*Do this*:
Return, exactly as written, the run of lines that begins at the line containing "os.makedirs(NODES_FOLDER, exist_ok=True)" and ends at the line containing "record = json.load(file)". Nothing outside that run belongs in the answer.
━━ Information supplied ━━
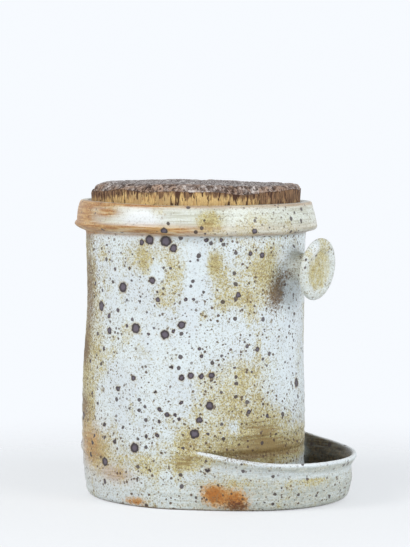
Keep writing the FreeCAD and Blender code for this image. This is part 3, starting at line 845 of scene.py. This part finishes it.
def rust_marks(bench, noise, colour, burnt):
    """Bright rust, scorched where it is burnt too."""
    rusty = bench.read("rust")
    ragged = bench.stir(rusty, noise.mottle, 1.3)
    rust = bench.shades(ragged, 0.4, 1.05, (196, 152, 90), (168, 104, 36))
    rust = bench.lay(rust, (128, 80, 38), bench.ease(noise.fine, 0.5, 0.64, 0, 0.6))
    colour = bench.lay(colour, rust, bench.ease(ragged, 0.1, 0.75))
    return bench.lay(colour, (88, 46, 20), burnt, bench.ease(rusty, 0.2, 0.5))


# loose specks of iron, from dust to spots: spacing, largest radius, share of places, blur
SPECKS = (
    (1.4, 0.85, 0.75, 0.35), (3.1, 1.15, 0.58, 0.15), (6.2, 1.9, 0.42, 0.2), (14, 2.3, 0.08, 0.4),
)


def iron_specks(bench, place, colour, ochre):
    """Dust, small specks and middling ones; returns the small ones and the loose spots, too."""
    wander = bench.node("TexNoise", {"Vector": place, "Scale": 0.35, "Detail": 3})
    wander = bench.vector("SCALE", wander.outputs["Color"], scale=1.6)
    shifted = bench.vector("ADD", place, wander)
    dust, small, middling, large = (
        bench.group("specks", vector=shifted, spacing=gap, largest=most, share=share, blur=blur)
        for gap, most, share, blur in SPECKS
    )
    lively = bench.times(bench.read("calm"), -0.85, 1)
    dusty = bench.times(ochre, 0.4, 0.5)
    colour = bench.lay(colour, (126, 110, 76), bench.times(dust["Mask"], dusty), lively)
    colour = bench.lay(colour, (84, 64, 46), bench.times(small["Mask"], 0.94), lively)
    iron = bench.mix(middling["Shade"], srgb(58, 42, 34), srgb(76, 66, 70))
    colour = bench.lay(colour, iron, middling["Mask"], 0.92)
    return colour, small["Mask"], large["Nearness"]


def named_spots(bench, place):
    """Nearness to the closest of the named iron spots, 1 at its rim; none is quite round."""
    wander = bench.node("TexNoise", {"Vector": place, "Scale": 0.5, "Detail": 1})
    wander = bench.vector("SUBTRACT", wander.outputs["Color"], (0.5, 0.5, 0.5))
    place = bench.vector("ADD", place, bench.vector("SCALE", wander, scale=2))
    nearest = None
    for turn, height, radius, *out in SPOTS:
        gap = bench.vector("DISTANCE", place, on_wall(turn, height, *out))
        gap = bench.times(gap, 1 / radius)
        nearest = gap if nearest is None else bench.math("MINIMUM", nearest, gap)
    return nearest


def iron_spots(bench, place, colour, loose):
    """Large spots with a grey heart, a dark rim and a tan halo; returns where they are, too."""
    near = bench.math("MINIMUM", named_spots(bench, place), loose)
    colour = bench.lay(colour, (170, 150, 110), bench.ease(near, 1, 1.45, 0.45, 0))
    heart = bench.ease(near, 0.35, 0.8, 1, 0)
    spot = bench.ease(near, 0.85, 1.1, 1, 0)
    return bench.lay(colour, bench.mix(heart, srgb(48, 38, 40), srgb(96, 88, 100)), spot), spot


def glazed_stoneware():
    """Milky speckled glaze: ochre where it is thin, rust at the foot, iron spots melted through."""
    material, bench, shader = new_material("glazed_stoneware")
    place = bench.millimetres()
    noise = glaze_noises(bench, place)
    colour, ochre = ochre_breaks(bench, noise, milky_ground(bench, noise))
    colour, burnt = kiln_marks(bench, noise, colour)
    colour = rust_marks(bench, noise, colour, burnt)
    colour, small, loose = iron_specks(bench, place, colour, ochre)
    colour, spot = iron_spots(bench, place, colour, loose)

    # the foot's edge is wiped bare of glaze
    height = bench.node("SeparateXYZ", {"Vector": place}).outputs["Z"]
    bare = bench.times(noise.mottle, -1.6, height)
    bare = bench.ease(bare, -0.4, 0.6, 1, 0)
    colour = bench.lay(colour, bench.mix(noise.fine, srgb(88, 70, 52), srgb(128, 104, 78)), bare)

    roughness = bench.times(bench.math("MAXIMUM", ochre, bare), 0.22, 0.36)
    sunk = bench.times(spot, -0.35)
    relief = bench.times(bench.noise(place, 0.9, 3, 0.6), 0.6, sunk)
    relief = bench.times(small, -0.12, relief)
    finish_material(bench, shader, colour, roughness, relief, 0.5, 0.0005)
    return material


def bark_drips(bench, place, up):
    """Where the bark's brown runs down the sawn side, most of all at the right."""
    right = bench.vector("DOT_PRODUCT", place, (*ACROSS, 0))
    at_right = bench.ease(right, 12, 62, 0, 1.05)
    ends = bench.math("MAXIMUM", at_right, bench.ease(right, -76, -50, 0.75, 0.05))
    ragged = bench.drawn(place, (1, 1, 0.3), 0.22, 4, 0.7)
    brown = bench.stir(bench.math("ADD", up, ends), ragged, 2.6)
    return bench.ease(brown, 0.55, 1, 0, 0.9)


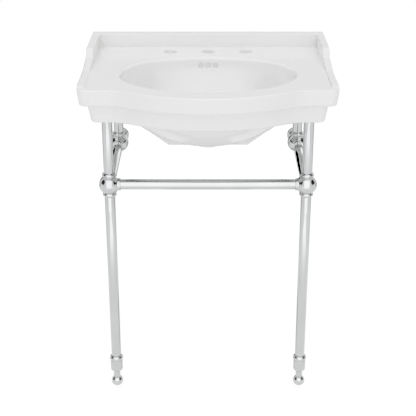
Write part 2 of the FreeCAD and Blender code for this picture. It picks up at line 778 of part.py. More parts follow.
keep(place(make_basin(), "0", "0", "deck_height"))
rail_start = "-%s + %s" % (LEG, TUBE_START)
keep(tube("front_cross_rail", "-2 * (%s)" % rail_start, rail_start, FRONT_LEG, "joint_height", ALONG_X))
for side, sign in SIDES:
    make_stand(side, sign)
    make_foot(side, sign)
grubs = doc.addObject("Part::Compound", "grub_screws")
grubs.Links = screws
keep(named(grubs, "grub_screws"))
doc.recompute()

for item in doc.Objects:
    if {"Invalid", "Error"} & set(item.State):
        raise RuntimeError("%s is %s" % (item.Label, item.State))
os.makedirs(NODES_FOLDER, exist_ok=True)
for item in nodes:
    shape = item.Shape
    if shape.isNull() or not shape.isValid() or not shape.Solids:
        raise RuntimeError("%s has no valid solid" % item.Label)
    shape.exportStep(os.path.join(NODES_FOLDER, item.Label + ".step"))
    print("%-26s %2d solid(s) %10.1f mm3" % (item.Label, len(shape.Solids), shape.Volume))
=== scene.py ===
# %% [markdown]
# # A console sink with legs
#
# The real object is one white glazed casting on a stand of chromed tube: two front legs with ball feet, a
# rail between them, two side rails back to the wall, and turned joints where the tubes meet. This lesson
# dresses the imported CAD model. It is loaded first and stays as it is, because it holds every piece's place
# and the joints.

# %% Load the frame
import json
import math
import bpy
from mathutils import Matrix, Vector

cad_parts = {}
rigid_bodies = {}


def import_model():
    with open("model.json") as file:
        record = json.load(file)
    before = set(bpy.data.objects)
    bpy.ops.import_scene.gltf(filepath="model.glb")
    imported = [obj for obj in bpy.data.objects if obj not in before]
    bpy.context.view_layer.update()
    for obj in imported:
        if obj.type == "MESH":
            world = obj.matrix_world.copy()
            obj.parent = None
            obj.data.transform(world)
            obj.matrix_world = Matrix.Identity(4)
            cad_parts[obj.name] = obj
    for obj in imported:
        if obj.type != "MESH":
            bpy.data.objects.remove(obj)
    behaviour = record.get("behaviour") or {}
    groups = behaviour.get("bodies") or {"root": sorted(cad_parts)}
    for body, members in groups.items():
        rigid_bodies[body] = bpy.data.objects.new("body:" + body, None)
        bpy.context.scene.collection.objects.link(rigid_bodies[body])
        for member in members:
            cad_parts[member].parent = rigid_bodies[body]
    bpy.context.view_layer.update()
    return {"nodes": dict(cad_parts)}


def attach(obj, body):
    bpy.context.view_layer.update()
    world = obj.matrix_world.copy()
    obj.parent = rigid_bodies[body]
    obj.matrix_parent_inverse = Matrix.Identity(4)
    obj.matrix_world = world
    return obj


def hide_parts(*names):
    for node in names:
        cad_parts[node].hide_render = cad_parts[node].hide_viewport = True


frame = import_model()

# %% [markdown]
# ## Sizes
#
# Every size is written once, in millimetres, as on a workshop drawing, and turned into metres where a piece
# is made. The feet stand at Z = 0, the wall is at positive Y and the user stands at negative Y.

# %% Sizes in millimetres
MM = 0.001
DECK = 865.0
WALL = 254.0
LEG = 251.0
FRONT_LEG = WALL - 382.0
REAR_POST = WALL - 65.0
RAIL = 598.5
TUBE, TUBE_BORE = 13.0, 11.5
SOCKET, SOCKET_BORE = 15.5, 13.05
BALL = 26.0
TUBE_START = 15.2
TUBE_TOP = DECK - 26.0
LEG_END = 66.0
print("the tubes' tops stand at", TUBE_TOP, "mm")

# %% [markdown]
# ## Working like a hand in the viewport
#
# Operators act on what is selected. Loading the frame leaves its nodes selected, so everything is
# deselected before a new piece is started. These small helpers do that, apply a modifier, and pick parts of
# a mesh by a test, which takes the place of clicking on them.

# %% Helpers for selecting and applying
def clear_selection():
    """Object mode with nothing selected."""
    if bpy.context.object and bpy.context.object.mode != "OBJECT":
        bpy.ops.object.mode_set(mode="OBJECT")
    bpy.ops.object.select_all(action="DESELECT")


def take(piece):
    """Makes one piece the only selected and active object."""
    clear_selection()
    piece.select_set(True)
    bpy.context.view_layer.objects.active = piece
    return piece


def pick(piece, kind, test):
    """In edit mode, selects only the faces, edges or vertices that pass a test, and gives their number."""
    bpy.ops.mesh.select_mode(type={"polygons": "FACE", "edges": "EDGE", "vertices": "VERT"}[kind])
    bpy.ops.mesh.select_all(action="DESELECT")
    bpy.ops.object.mode_set(mode="OBJECT")
    chosen = [part for part in getattr(piece.data, kind) if test(part)]
    for part in chosen:
        part.select = True
    bpy.ops.object.mode_set(mode="EDIT")
    return len(chosen)


def apply_modifier(piece, kind, **settings):
    """Adds a modifier with these settings and applies it."""
    take(piece)
    bpy.ops.object.modifier_add(type=kind)
    modifier = piece.modifiers[-1]
    for name, value in settings.items():
        setattr(modifier, name, value)
    bpy.ops.object.modifier_apply(modifier=modifier.name)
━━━
*Task answer*:
os.makedirs(NODES_FOLDER, exist_ok=True)
for item in nodes:
    shape = item.Shape
    if shape.isNull() or not shape.isValid() or not shape.Solids:
        raise RuntimeError("%s has no valid solid" % item.Label)
    shape.exportStep(os.path.join(NODES_FOLDER, item.Label + ".step"))
    print("%-26s %2d solid(s) %10.1f mm3" % (item.Label, len(shape.Solids), shape.Volume))
=== scene.py ===
# %% [markdown]
# # A console sink with legs
#
# The real object is one white glazed casting on a stand of chromed tube: two front legs with ball feet, a
# rail between them, two side rails back to the wall, and turned joints where the tubes meet. This lesson
# dresses the imported CAD model. It is loaded first and stays as it is, because it holds every piece's place
# and the joints.

# %% Load the frame
import json
import math
import bpy
from mathutils import Matrix, Vector

cad_parts = {}
rigid_bodies = {}


def import_model():
    with open("model.json") as file:
        record = json.load(file)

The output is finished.